Konsumentenschutz überlegt sich rechtliche Schritte
Auch in Bezug auf die Gültigkeit der Datenpakete hat Salt sich lange nicht an die Vorgaben gehalten. Erst seit Ende November sind auch bei der drittgrössten Telekomanbieterin die Datenpakete ein Jahr lang gültig. Auch hier gibt Salt an, die Vorgaben anders interpretiert zu haben.
Dort wo es noch Handlungsbedarf gibt, bleiben wir hartnäckig dran und überlegen uns auch rechtliche Schritte.
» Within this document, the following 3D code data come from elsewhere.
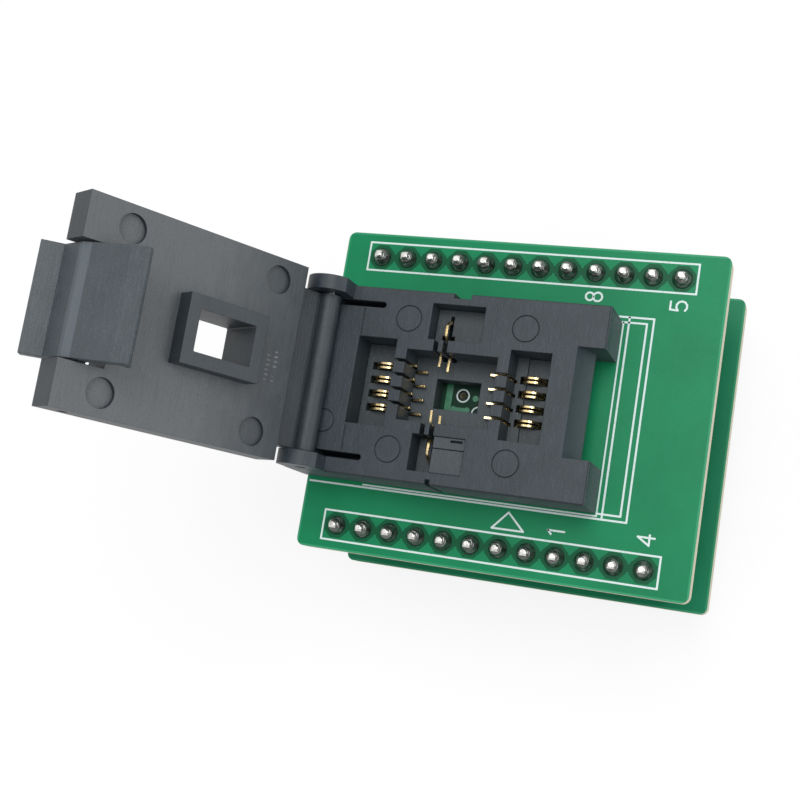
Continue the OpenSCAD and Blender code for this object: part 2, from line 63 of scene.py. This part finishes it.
# ---- Lower board -----------------------------------------------------------------------
# The carrier board: glass-fibre laminate, green solder mask on both faces and bare sawn
# edges. The socket strips stand on it and the eight legs are soldered through it.
class Wire:
    """A shader value. An operator on it adds the Math node that works it out."""

    def __init__(self, tree, socket):
        self.tree, self.socket = tree, socket

    def into(self, target):
        self.tree.links.new(self.socket, target)

    def math(self, operation, *values):
        made = self.tree.nodes.new("ShaderNodeMath")
        made.operation = operation
        for target, value in zip(made.inputs, values):
            if isinstance(value, Wire):
                value.into(target)
            else:
                target.default_value = value
        return Wire(self.tree, made.outputs[0])

    def __add__(self, other): return self.math("ADD", self, other)
    def __radd__(self, other): return self.math("ADD", other, self)
    def __sub__(self, other): return self.math("SUBTRACT", self, other)
    def __rsub__(self, other): return self.math("SUBTRACT", other, self)
    def __mul__(self, other): return self.math("MULTIPLY", self, other)
    def __rmul__(self, other): return self.math("MULTIPLY", other, self)
    def __truediv__(self, other): return self.math("DIVIDE", self, other)
    def __rtruediv__(self, other): return self.math("DIVIDE", other, self)
    def __pow__(self, other): return self.math("POWER", self, other)
    def __lt__(self, other): return self.math("LESS_THAN", self, other)
    def __gt__(self, other): return self.math("GREATER_THAN", self, other)
    def __and__(self, other): return self.math("MINIMUM", self, other)
    def __or__(self, other): return self.math("MAXIMUM", self, other)
    def __abs__(self): return self.math("ABSOLUTE", self)


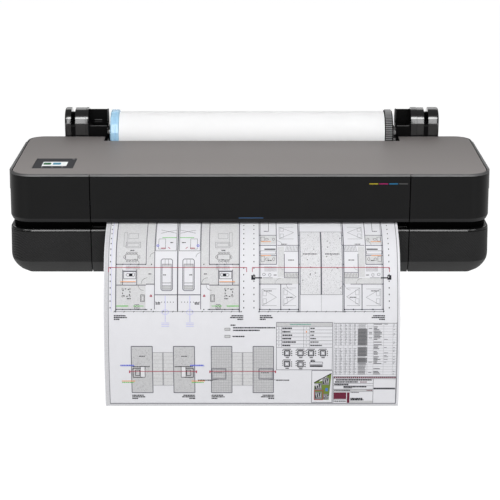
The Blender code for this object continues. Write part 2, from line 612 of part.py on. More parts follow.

Für Sara Stalder von der Stiftung für Konsumentenschutz ist das Thema Roaming sicher noch nicht abgeschlossen: «Wir sind leider noch gar nicht zufrieden mit der Situation.» Sie betont aber auch, dass viele Anbieter ihre Hausaufgaben gemacht hätten. Viele haben die Limiten beispielsweise auf je 100 Franken Telefonie und Daten festgelegt. Einzig Sunrise erntet dort ebenfalls Kritik, weil das Unternehmen lediglich eine Standard-Limite für die Daten festgelegt hat, jedoch keine für die Telefonie. Dort droht also eine Kostenfalle. Stalder sagt: «Dort wo es noch Handlungsbedarf gibt, bleiben wir hartnäckig dran und überlegen uns auch rechtliche Schritte.» Und Matthias Hürlimann vom Bakom bilanziert: «Wir haben mit allen Anbietern Lösungen gefunden. Vor diesem Hintergrund sind wir mehr oder weniger zufrieden, doch.»
Man darf also davon ausgehen, dass das Roaming auch nächstes Jahr wieder Thema sein wird im «Espresso».